Liking the woods and water

It's been almost two weeks and the weather is still cool. Today is especially windy and cool. Probably won't break 50 deg. I don't mind, though. The cool air feels good against my skin. Some days have been too windy to fish, but I've managed to get some images of fishing, fish and other various facets of the northern Minnesota environment.

Monday, May 4, 2009

Enameling underglaze samples

A few samples I recently finished using vitreous enamels and black underglaze pencil. These may or may not end up as anything but samples. I was really happy with the polychromatic, pastel-colored one.

Tuesday, April 21, 2009

Breakfast Food

Some mornings are just better that others...

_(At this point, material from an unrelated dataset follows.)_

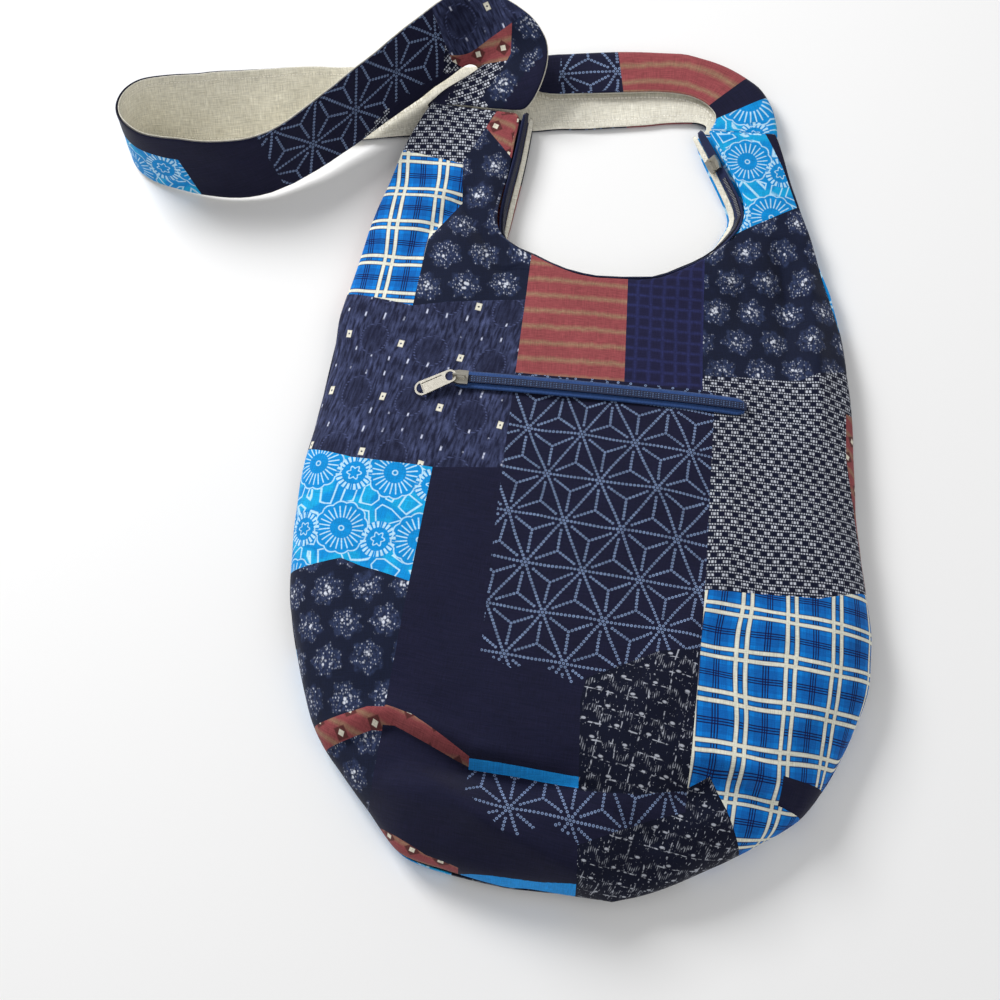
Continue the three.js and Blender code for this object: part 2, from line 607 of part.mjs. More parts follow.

*Not Pictured: Buttered Toast and Tang

Sunday, April 12, 2009

Newly posted items on Etsy

The Original Recyclure Fishing Lure. Not all the lures in the image have been listed, but if'n you'd like to request a specific lure, holler! Some jewelry pieces listed recently as well.

LaCrosse Tradition

My experiences as an art student at the University of Wisconsin LaCrosse were all positive, but none more so than those I took away from having had Bill Fiorini as a professor, instructor, and mentor. The most significant skill I was taught, was the production of diffusion-bonded Mokume-gane. At the time of my graduation I was still "dabbling" with the process, but later, in graduate school, I was able to spend the time to make mistakes, experiment with different metal combinations, build forges, and pattern-out material to the point I got very comfortable with the process. I am, typically, only making materials for my self, stock piling until a need arises.

Torch-fire Enameling

My presentation was based on the ability to form 18 gauge copper with a steel punch when back-supported with a hockey puck. The resulting floral-form was then enameled via torch-firing. Here I am doing the enameling with onlookers from the UW-LaCrosse metals program.

Together Again

This past march I was able, through the generosity of Ruth Anne Knapp, able to attend a gathering at the University of Wisconsin - LaCrosse. The event loosely entitled "40 Years of Metals at UW-L" was an event to honor and celebrate the retiring of Professor, Bill Fiorini. Shown are (from L to R) Bill Fiorini, Brad Nichols, Becky (Chader) McDonah, Tedd McDonah, James Viste, Ruth Anne Knapp, Dale Wedig, and Mike LaRonge.

Wednesday, March 25, 2009

40 years of Metals at University of Wisconsin-LaCrosse

March 27 and 28th. Metalsmithing Symposium at UW-L hosted by Bill Fiorini. Bill has unofficially decided to retire and has put together an event to help celebrate his accomplishments as a Professor of Metalsmithing at UW-L. Dale Wedig, James Viste, Becky (Chader) McDonah, myself, and Brad Nichols, will be presenting demonstrations and showing 'n' telling about current and/or in progress work. Topics: Dale Wedig, Angle-Raising and manipulation a raised form; James Viste, Textures and further discussion of texturing die production for both ferrous and non ferrous metals; Becky (Chader) McDonah, Mechanisms/Captures and etching with PNP; Tedd McDonah, torch-fired enamels and threaded connections; Brad Nichols, chasing and repousse.

Sunday, February 1, 2009

Thank God I was on the Dock

As anyone who fishes for Northerns will tell you, "careful, they've got long, sharp teeth." This day, that was the last of my worries. If they have enough energy, they will continue to fight after they are out of the water. Well this little guy sure did. At this point, the bend of the hood is visible. It hadn't always been that way; as I was holding the fish in one hand and reaching for the pliers (to remove the hook from the fish), with the other hand, the slippery dude opted to fight some more, and "good for him" I say, keeps things interesting. The hook had been buried to the point where there was no light between us. And, oh yes, it stung a little. I tried having my 6 year old son try to remove the hook with pliers - bad idea. Grasping the fish with one hand, and the other, as you can see, tied up, gave me some time to think... ooh, go get the camera! Long story short; I finally got the hook out on my own.